On ne vous fera pas de cachotterie. Le nouveau film de Pascal Bonitzer correspond en tous points au profil du film français qui, en certains milieux, fait fuir les spectateurs à toutes enjambées. À leurs yeux, ce film paraîtra verbeux, parfois chiant, et terriblement parisien.

Il y a une fille à poil aux prises avec de graves problèmes d'ordre mental (Marina de Van); son ancien amant éditeur (Édouard Baer) qui, à la suite d'un cliché dérobé, doit fournir des explications à son amoureuse actuelle (Géraldine Pailhas); et l'ancien amant de cette dernière, romancier bien connu (Charles Berling), qui lui a vampirisé des chapitres de sa vie privée pour nourrir son nouveau bouquin.

Et on se gifle, et on s'engueule, et on se menace, et on tente de se suicider, et on se re-gifle On refait son parcours sentimental à l'intérieur d'un cercle fermé à double tour dont seuls les détenteurs du code déontologique de Saint-Germain-des-Prés parviendront à saisir toutes les références.
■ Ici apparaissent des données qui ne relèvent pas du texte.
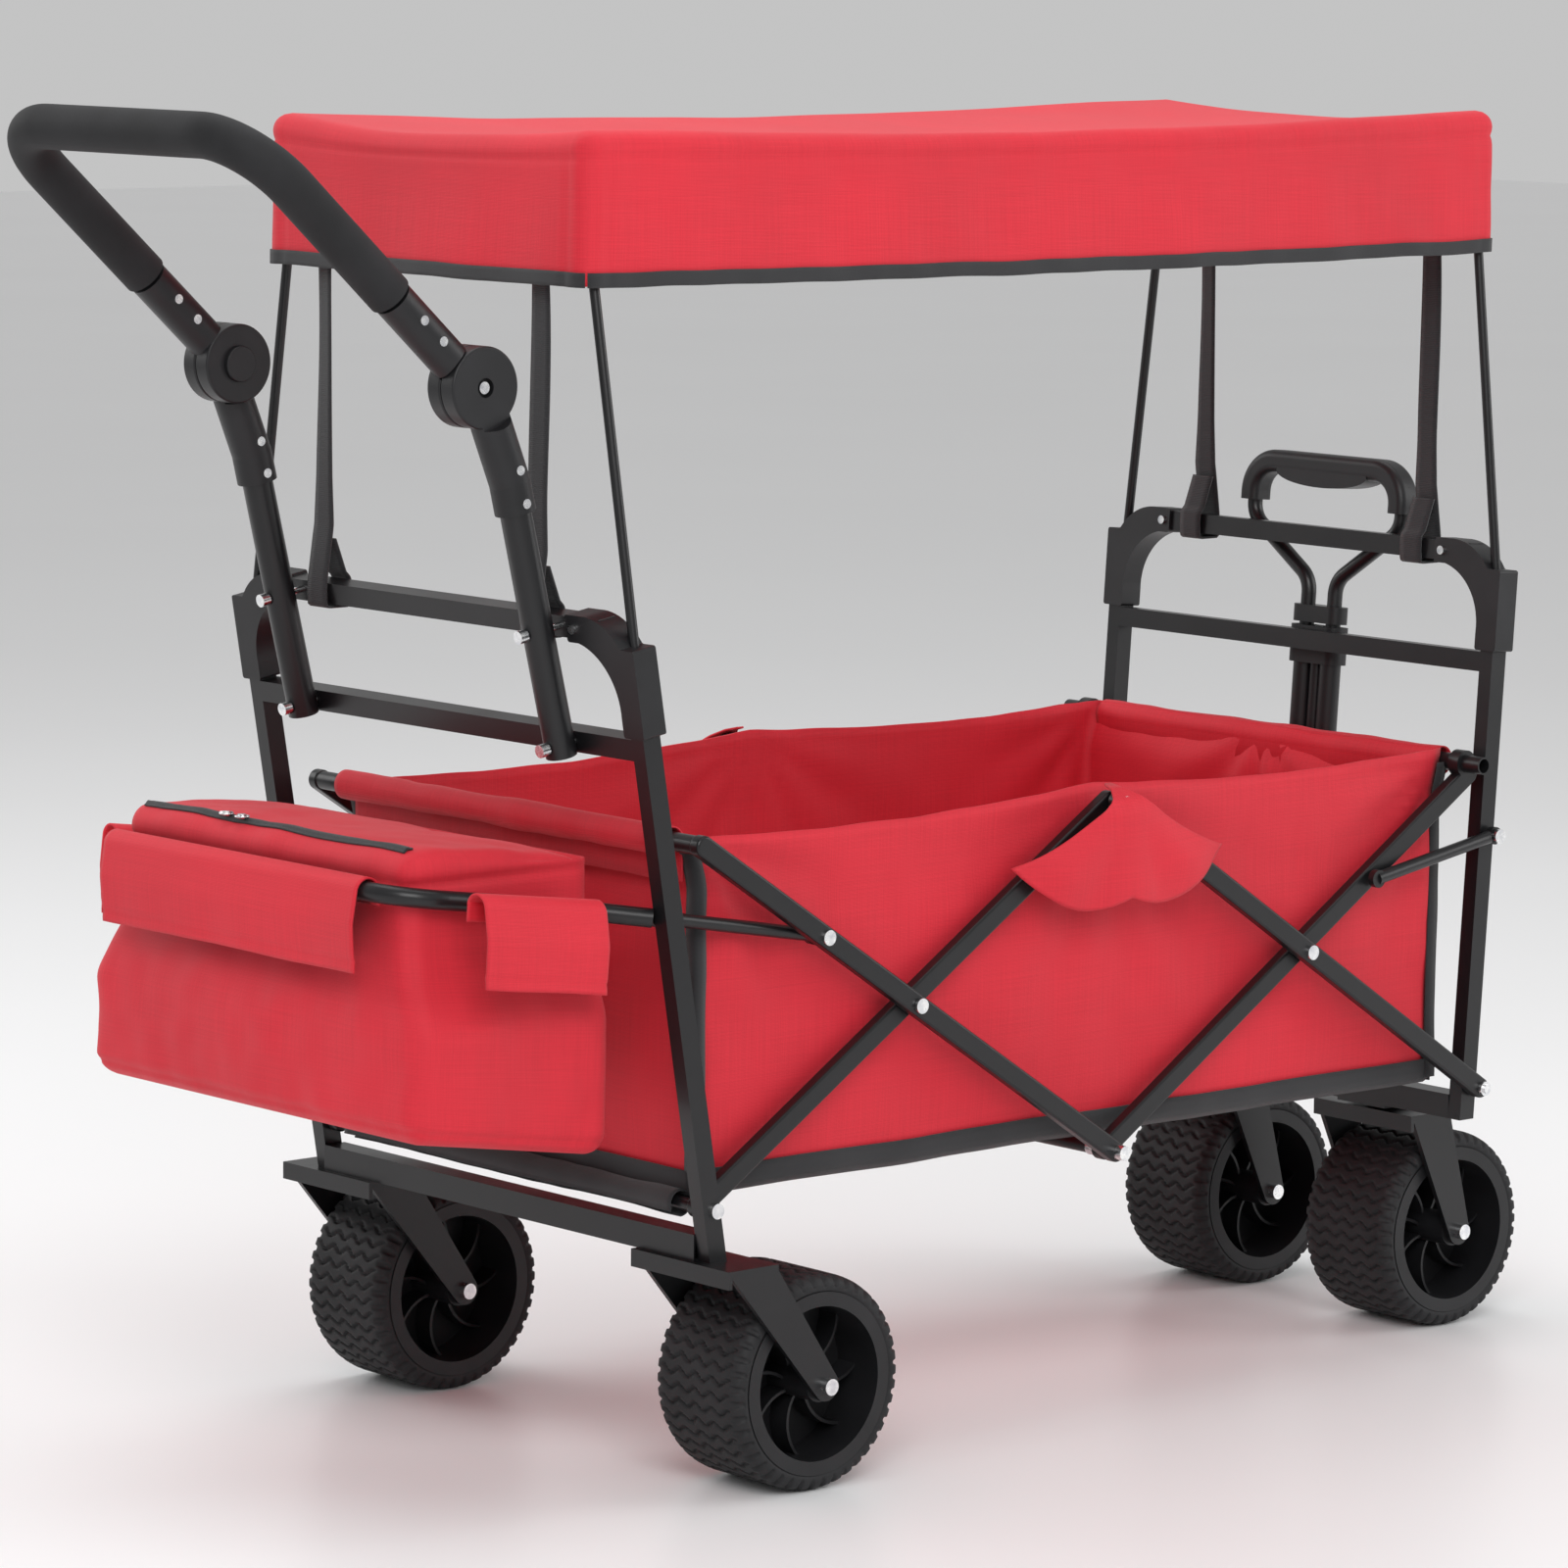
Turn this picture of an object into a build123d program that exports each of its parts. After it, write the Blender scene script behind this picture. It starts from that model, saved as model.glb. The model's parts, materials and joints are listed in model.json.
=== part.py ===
from build123d import *
import math
import os

# Folding utility wagon for small children and their things, in millimetres.
# +X is forward (towards the pull handle), +Y is the wagon's left and +Z is up.
# The floor is at z = 0, and the origin lies on it, under the middle of the overall box.

# Overall layout: X is counted from the middle between the end frames until the final shift
REF_Z = 620.0                # height at which the end frames' positions are given
REAR_X = -506.0              # middle of the rear posts at REF_Z
FRONT_X = 506.0              # middle of the front posts at REF_Z
REAR_LEAN = -9.9             # the end frames lean outwards at the top, degrees
FRONT_LEAN = 4.0

# End frames
POST_DEPTH = 18.0
POST_WIDTH = 15.0
REAR_POST_Y = 257.0          # middle of a rear post
FRONT_POST_Y = 241.5         # middle of a front post
POST_TOP = 688.0             # height along the post
BAR = 18.0                   # square crossbars
UPPER_BAR_Z = 726.0
LOWER_BAR_Z = 629.0
TUBE_WALL = 1.6
REAR_SILL_Z = 200.0          # underside of the rear bottom bar
FRONT_SILL_Z = 213.0         # underside of the front bottom bar
SILL = 22.0

# Scissor sides: two mirrored crosses that meet at a top and a bottom hub
ARM_ANGLE = 33.0             # slope of every arm when the wagon is open, degrees
ARM_WIDTH = 18.0
ARM_THICK = 12.0
OUTER_LAYER_Y = 256.0        # rear falling arm and front rising arm
INNER_LAYER_Y = 242.5        # rear rising arm and front falling arm
HUB_X = 24.0
PIVOT_Z = 243.0
PIVOT_REACH = 226.0          # from a lower pivot to its crossing, along X
HUB_REACH = 234.0            # from a crossing to the hubs, along X
REAR_TOP_REACH = 238.0       # from the rear crossing to the rear rail tube
FRONT_TOP_REACH = 216.0
FRONT_RAIL_LIFT = 12.0       # the front rail tube sits on a boss above its arm
RAIL_R = 8.0
RAIL_STUB = 8.0              # the front rail tube stands out past the arms
FLOOR_TUBE_R = 6.0
RIVET_R = 4.0
PIN_GAP = 0.3                # radial play where an arm turns on its pin
REAR_LINK_D = 124.0          # from the rear crossing up the falling arm to the strut
REAR_STRUT = (-482.0, 487.0)
FRONT_LINK_D = 105.0
FRONT_STRUT = (497.0, 473.0)

# Wheels
WHEEL_R = 91.0
TYRE_HALF = 53.0             # half of a tyre's width
RIM_R = 71.0                 # where the tyre sits on the rim
RIM_LIP = 6.0                # the rim's lips stand this much above it
BARREL_WALL = 6.0
DISC_HALF = 3.0              # half the thickness of the rim's centre disc
HUB_BOSS_R = 15.0
RIBS = 8
RIB_THICK = 2.6
RIB_HALF = 24.0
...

Au-delà des clichés, les admirateurs d'un certain cinéma français pourront, eux, prendre un certain plaisir à cet espèce de vaudeville catastrophe qui prendra des allures très sombres (ou loufoques, c'est selon).

Car même si le film Bonitzer n'est pas «aimable», la problématique soulevée est amenée de manière assez habile. L'utilisation d'éléments de la vie privée d'une personne pour en faire une matière à fiction constitue un thème récurrent, que Bonitzer aborde quand même de façon originale. D'autant plus que l'auteur cinéaste utilise parfois ici les codes du film fantastique pour parvenir à ses fins.

Cela dit, il ne faudrait pas voir en Je pense à vous un film de genre pour autant. Il s'agit avant tout d'une chronique extrêmement dialoguée, livrée par des acteurs solides qui, parfois, semblent hésiter par rapport au ton qu'ils doivent emprunter. C'est le cas d'Édouard Baer qui semble par moments avoir du mal à trouver ses repères. Berling est en revanche magnifique dans le rôle de l'écrivain manipulateur et égocentrique dont l'ouvrage provoquera tout ce tumulte.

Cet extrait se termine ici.